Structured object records

◆ ◆ ◆

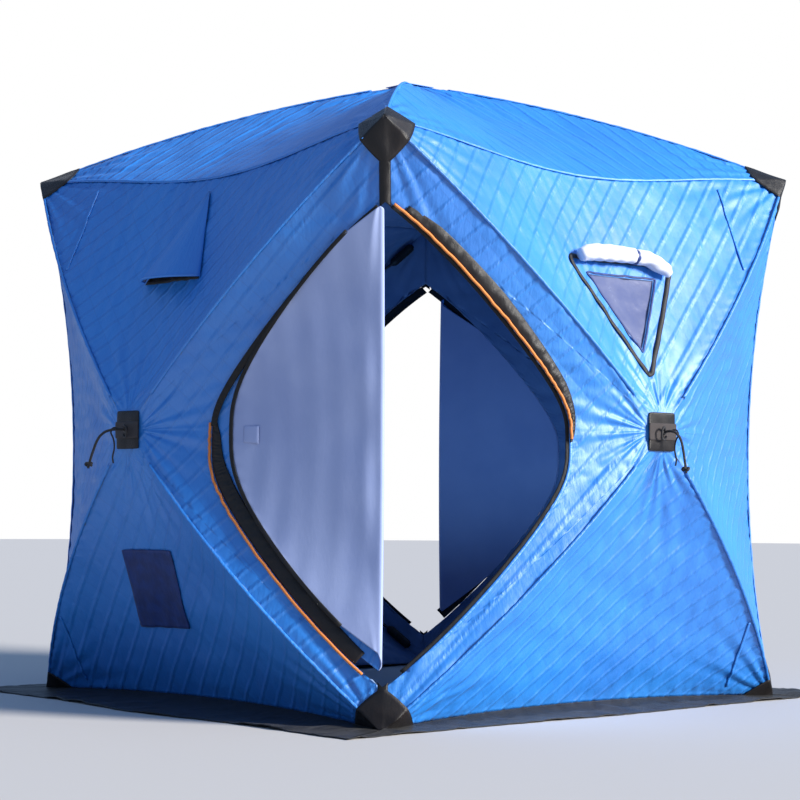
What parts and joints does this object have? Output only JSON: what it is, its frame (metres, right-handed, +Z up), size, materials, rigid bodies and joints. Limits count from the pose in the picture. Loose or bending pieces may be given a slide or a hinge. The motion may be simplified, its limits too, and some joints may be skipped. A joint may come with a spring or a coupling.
{
  "type": "ice fishing hut",
  "caption": "Pop-up fabric ice fishing hut: quilted walls pushed out by spring hubs and bowed poles, low roof, zipped corner doors, hooded vents, clear windows and a ground skirt.",
  "frame": {"origin": "centre of the floor plan, on the ground", "axes": "+Z up, +X along the front wall; the front wall faces -Y and the corner doors are at -X -Y and +X +Y"},
  "size_m": [2.5398, 2.4714, 2.0963],
  "materials": {
    "wall_fabric": "woven, quilted",
    "roof_fabric": "woven, quilted",
    "black_fabric": "heavy woven",
    "hub_plastic": "moulded",
    "pole_fibre": "drawn fibre rod",
    "white_lining": "coated lining",
    "orange_piping": "corded tape",
    "clear_film": "soft clear film",
    "navy_patch": "plain sewn patch",
    "black_cord": "braided"
  },
  "bodies": {
    "root": {"front_wall_top": "wall_fabric", "front_wall_bottom": "wall_fabric", "front_wall_left": "wall_fabric", "front_wall_right": "wall_fabric", "right_wall_top": "wall_fabric", "right_wall_bottom": "wall_fabric", "right_wall_front": "wall_fabric", "right_wall_rear": "wall_fabric", "back_wall_top": "wall_fabric", "back_wall_bottom": "wall_fabric", "back_wall_right": "wall_fabric", "back_wall_left": "wall_fabric", "left_wall_top": "wall_fabric", "left_wall_bottom": "wall_fabric", "left_wall_rear": "wall_fabric", "left_wall_front": "wall_fabric", "roof_front": "roof_fabric", "roof_right": "roof_fabric", "roof_back": "roof_fabric", "roof_left": "roof_fabric", "pole_hubs": "hub_plastic", "wall_poles": "pole_fibre", "roof_poles": "pole_fibre", "top_corner_caps": "black_fabric", "bottom_corner_caps": "black_fabric", "hub_patches": "black_fabric", "front_door_flap": "white_lining", "rear_door_flap": "white_lining", "storm_bands": "black_fabric", "door_piping": "orange_piping", "window_bindings": "black_fabric", "window_panes": "clear_film", "window_rolls": "white_lining", "vent_hoods": "wall_fabric", "side_patches": "navy_patch", "front_skirt": "black_fabric", "right_skirt": "black_fabric", "back_skirt": "black_fabric", "left_skirt": "black_fabric", "front_hub_cord": "black_cord", "right_hub_cord": "black_cord", "back_hub_cord": "black_cord", "left_hub_cord": "black_cord"}
  },
  "joints": []
}
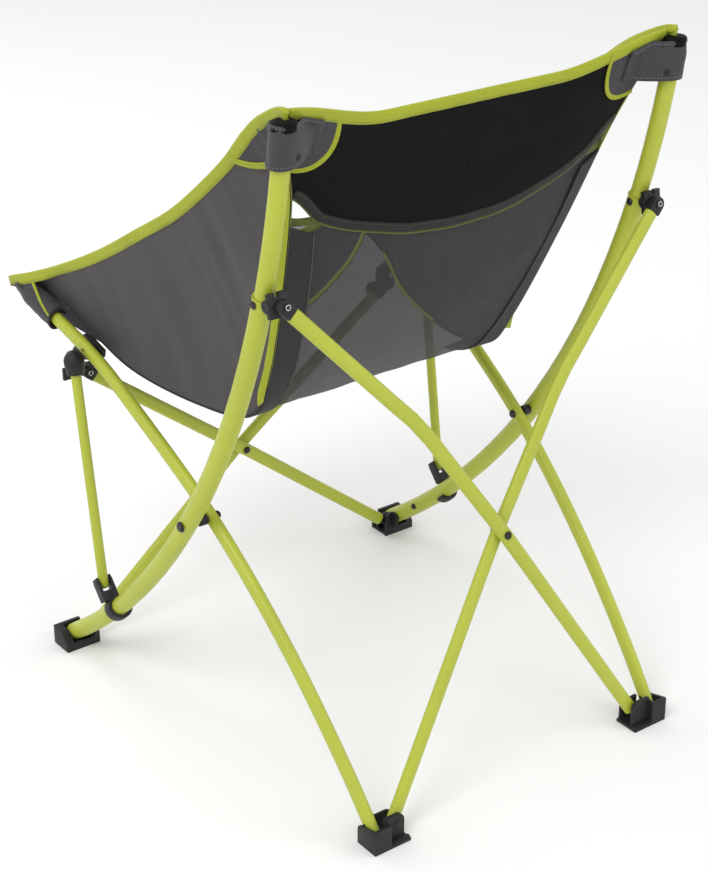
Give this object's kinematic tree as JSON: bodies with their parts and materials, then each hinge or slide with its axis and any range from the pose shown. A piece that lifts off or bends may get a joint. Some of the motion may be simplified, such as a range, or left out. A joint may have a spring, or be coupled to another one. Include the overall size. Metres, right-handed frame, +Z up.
{
  "type": "folding camp chair",
  "caption": "Folding bucket camp chair: fabric sling on curved uprights, scissor side legs and crossed front and rear tubes.",
  "frame": {"origin": "middle of the chair's box, on the floor, with the chair open", "axes": "+Z up, the sitter faces -Y, +X is the sitter's left"},
  "size_m": [0.544, 0.6554, 0.7887],
  "materials": {
    "powder_coat": "satin lime powder coat on steel tube",
    "plastic": "black moulded nylon",
    "rivets": "black rivet",
    "seat_fabric": "charcoal woven polyester",
    "back_fabric": "black woven polyester",
    "mesh_fabric": "grey open mesh",
    "pocket_fabric": "melange woven polyester"
  },
  "bodies": {
    "front_shoe_left": {"front_shoe_left": "plastic", "front_shoe_pin_left": "rivets"},
    "upright_left": {"upright_lower_left": "powder_coat", "upright_upper_left": "powder_coat", "upright_stop_rivet_left": "rivets", "sleeve_rivet_left": "rivets", "scissor_rivet_left": "rivets", "top_pocket_left": "pocket_fabric", "side_panel_left": "seat_fabric"},
    "leg_left": {"side_leg_left": "powder_coat", "scissor_spacer_left": "plastic", "front_pocket_left": "pocket_fabric"},
    "rear_shoe_left": {"rear_shoe_left": "plastic", "rear_shoe_pin_left": "rivets"},
    "rear_bracket_left": {"rear_bracket_left": "plastic", "rear_bracket_pin_left": "rivets", "rear_ring_rivet_left": "rivets"},
    "front_bracket_left": {"front_bracket_left": "plastic", "front_ring_rivet_left": "rivets"},
    "strut_clip_left": {"strut_clip_left": "plastic", "clip_pin_left": "rivets"},
    "strut_left": {"strut_left": "powder_coat", "strut_cap_left": "plastic"},
    "rear_cross_a": {"rear_tube_left": "powder_coat", "rear_fitting_left": "plastic", "rear_cross_rivet": "rivets"},
    "rear_cross_b": {"rear_tube_right": "powder_coat", "rear_fitting_right": "plastic", "rear_ring_rivet_right": "rivets"},
    "front_cross_a": {"front_tube_left": "powder_coat", "front_fitting_left": "plastic", "front_cross_rivet": "rivets"},
    "front_cross_b": {"front_tube_right": "powder_coat", "front_fitting_right": "plastic", "front_ring_rivet_right": "rivets"},
    "sling": {"back_panel": "back_fabric", "mesh_panel": "mesh_fabric"},
    "seat": {"seat_panel": "seat_fabric"},
    "upright_right": {"upright_lower_right": "powder_coat", "upright_upper_right": "powder_coat", "upright_stop_rivet_right": "rivets", "sleeve_rivet_right": "rivets", "scissor_rivet_right": "rivets", "top_pocket_right": "pocket_fabric", "side_panel_right": "seat_fabric"},
    "leg_right": {"side_leg_right": "powder_coat", "scissor_spacer_right": "plastic", "front_pocket_right": "pocket_fabric"},
    "rear_shoe_right": {"rear_shoe_right": "plastic", "rear_shoe_pin_right": "rivets"},
    "rear_bracket_right": {"rear_bracket_right": "plastic", "rear_bracket_pin_right": "rivets"},
    "front_bracket_right": {"front_bracket_right": "plastic"},
    "strut_clip_right": {"strut_clip_right": "plastic", "clip_pin_right": "rivets"},
    "strut_right": {"strut_right": "powder_coat", "strut_cap_right": "plastic"},
    "front_shoe_right": {"front_shoe_right": "plastic", "front_shoe_pin_right": "rivets"}
  },
  "joints": [
    {"name": "fold", "type": "hinge", "parent": "front_shoe_left", "child": "upright_left", "pos_m": [0.25, -0.23394, 0.01838], "axis": [1, 0, 0], "range_deg": [0, 20]},
    {"name": "scissor_left", "type": "hinge", "parent": "upright_left", "child": "leg_left", "pos_m": [0.236, 0.04217, 0.2875], "axis": [1, 0, 0], "range_deg": [-41.44, 0], "deforming": ["side_panel_left"]},
    {"name": "rear_shoe_turn_left", "type": "hinge", "parent": "leg_left", "child": "rear_shoe_left", "pos_m": [0.204, 0.30317, 0.023], "axis": [1, 0, 0], "range_deg": [0, 21.44]},
    {"name": "rear_bracket_turn_left", "type": "hinge", "parent": "upright_left", "child": "rear_bracket_left", "pos_m": [0.25, 0.21157, 0.5985], "axis": [1, 0, 0], "range_deg": [-21.25, 0]},
    {"name": "front_bracket_turn_left", "type": "hinge", "parent": "leg_left", "child": "front_bracket_left", "pos_m": [0.237, -0.18383, 0.412], "axis": [1, 0, 0], "range_deg": [0, 26.97]},
    {"name": "clip_travel_left", "type": "hinge", "parent": "upright_left", "child": "strut_clip_left", "pos_m": [0.25, -0.84863, 0.9178], "axis": [1, 0, 0], "range_deg": [0, 9.78]},
    {"name": "strut_turn_left", "type": "hinge", "parent": "strut_clip_left", "child": "strut_left", "pos_m": [0.256, -0.14733, 0.128], "axis": [1, 0, 0], "range_deg": [-9.73, 0]},
    {"name": "sling_half_shift", "type": "slide", "parent": "upright_left", "child": "sling", "axis": [1, 0, 0], "range_m": [0, 0.0946], "deforming": ["mesh_panel", "back_panel"]},
    {"name": "side_shift", "type": "slide", "parent": "sling", "child": "upright_right", "axis": [1, 0, 0], "range_m": [0, 0.0946]},
    {"name": "seat_crease", "type": "hinge", "parent": "sling", "child": "seat", "pos_m": [0, -0.02183, 0.362], "axis": [1, 0, 0], "range_deg": [-54.21, 0], "deforming": ["seat_panel"]},
    {"name": "front_shoe_turn_right", "type": "hinge", "parent": "upright_right", "child": "front_shoe_right", "pos_m": [-0.25, -0.23394, 0.01838], "axis": [1, 0, 0], "range_deg": [-20.01, 0]},
    {"name": "scissor_right", "type": "hinge", "parent": "upright_right", "child": "leg_right", "pos_m": [-0.236, 0.04217, 0.2875], "axis": [1, 0, 0], "range_deg": [-41.44, 0], "deforming": ["side_panel_right"]},
    {"name": "rear_shoe_turn_right", "type": "hinge", "parent": "leg_right", "child": "rear_shoe_right", "pos_m": [-0.204, 0.30317, 0.023], "axis": [1, 0, 0], "range_deg": [0, 21.44]},
    {"name": "rear_bracket_turn_right", "type": "hinge", "parent": "upright_right", "child": "rear_bracket_right", "pos_m": [-0.25, 0.21157, 0.5985], "axis": [1, 0, 0], "range_deg": [-21.25, 0]},
    {"name": "front_bracket_turn_right", "type": "hinge", "parent": "leg_right", "child": "front_bracket_right", "pos_m": [-0.237, -0.18383, 0.412], "axis": [1, 0, 0], "range_deg": [0, 26.97]},
    {"name": "clip_travel_right", "type": "hinge", "parent": "upright_right", "child": "strut_clip_right", "pos_m": [-0.25, -0.84863, 0.9178], "axis": [1, 0, 0], "range_deg": [0, 9.78]},
    {"name": "strut_turn_right", "type": "hinge", "parent": "strut_clip_right", "child": "strut_right", "pos_m": [-0.256, -0.14733, 0.128], "axis": [1, 0, 0], "range_deg": [-9.73, 0]},
    {"name": "rear_cross_top", "type": "hinge", "parent": "rear_bracket_left", "child": "rear_cross_a", "pos_m": [0.247, 0.22377, 0.5993], "axis": [0, 0.9897, 0.143], "range_deg": [-17.29, 0]},
    {"name": "rear_cross_middle", "type": "hinge", "parent": "rear_cross_a", "child": "rear_cross_b", "pos_m": [0, 0.26797, 0.293], "axis": [0, 0.9897, 0.143], "range_deg": [0, 34.56]},
    {"name": "front_cross_top", "type": "hinge", "parent": "front_bracket_left", "child": "front_cross_a", "pos_m": [0.2165, -0.22433, 0.3655], "axis": [0, 0.9999, -0.0162], "range_deg": [-25.8, 0]},
    {"name": "front_cross_middle", "type": "hinge", "parent": "front_cross_a", "child": "front_cross_b", "pos_m": [0, -0.22983, 0.2], "axis": [0, 0.9999, -0.0162], "range_deg": [0, 51.59]}
  ],
  "couplings": [
    {"joint": "scissor_left", "follows": "fold", "ratio": -2.0711},
    {"joint": "rear_shoe_turn_left", "follows": "fold", "ratio": 1.0711},
    {"joint": "rear_bracket_turn_left", "follows": "fold", "ratio": -1.062},
    {"joint": "front_bracket_turn_left", "follows": "fold", "ratio": 1.3479},
    {"joint": "clip_travel_left", "follows": "fold", "ratio": 0.48813},
    {"joint": "strut_turn_left", "follows": "fold", "ratio": -0.48594},
    {"joint": "sling_half_shift", "follows": "fold", "m_per_rad": 0.2707},
    {"joint": "side_shift", "follows": "fold", "m_per_rad": 0.2707},
    {"joint": "seat_crease", "follows": "fold", "ratio": -2.71},
    {"joint": "front_shoe_turn_right", "follows": "fold", "ratio": -1},
    {"joint": "scissor_right", "follows": "fold", "ratio": -2.0711},
    {"joint": "rear_shoe_turn_right", "follows": "fold", "ratio": 1.0711},
    {"joint": "rear_bracket_turn_right", "follows": "fold", "ratio": -1.062},
    {"joint": "front_bracket_turn_right", "follows": "fold", "ratio": 1.3479},
    {"joint": "clip_travel_right", "follows": "fold", "ratio": 0.48813},
    {"joint": "strut_turn_right", "follows": "fold", "ratio": -0.48594},
    {"joint": "rear_cross_top", "follows": "fold", "ratio": -0.86366},
    {"joint": "rear_cross_middle", "follows": "fold", "ratio": 1.7273},
    {"joint": "front_cross_top", "follows": "fold", "ratio": -1.2895},
    {"joint": "front_cross_middle", "follows": "fold", "ratio": 2.5789}
  ]
}
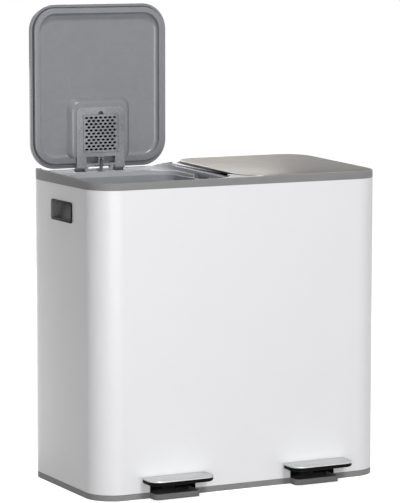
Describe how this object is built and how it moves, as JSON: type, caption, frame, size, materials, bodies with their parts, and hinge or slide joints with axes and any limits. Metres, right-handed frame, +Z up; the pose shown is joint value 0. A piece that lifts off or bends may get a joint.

◆ ◆ ◆

■ PROBLEM REQUIREMENTS
Scan the lines for the string "axes". Pick out every line that has it.

■ REPLY
  "frame": {"origin": "centre of the floor plan, on the ground", "axes": "+Z up, +X along the front wall; the front wall faces -Y and the corner doors are at -X -Y and +X +Y"},
  "frame": {"origin": "middle of the chair's box, on the floor, with the chair open", "axes": "+Z up, the sitter faces -Y, +X is the sitter's left"},
Describe how this object is built and how it moves, as JSON: type, caption, frame, size, materials, bodies with their parts, and hinge or slide joints with axes and any limits. Metres, right-handed frame, +Z up; the pose shown is joint value 0. A piece that lifts off or bends may get a joint.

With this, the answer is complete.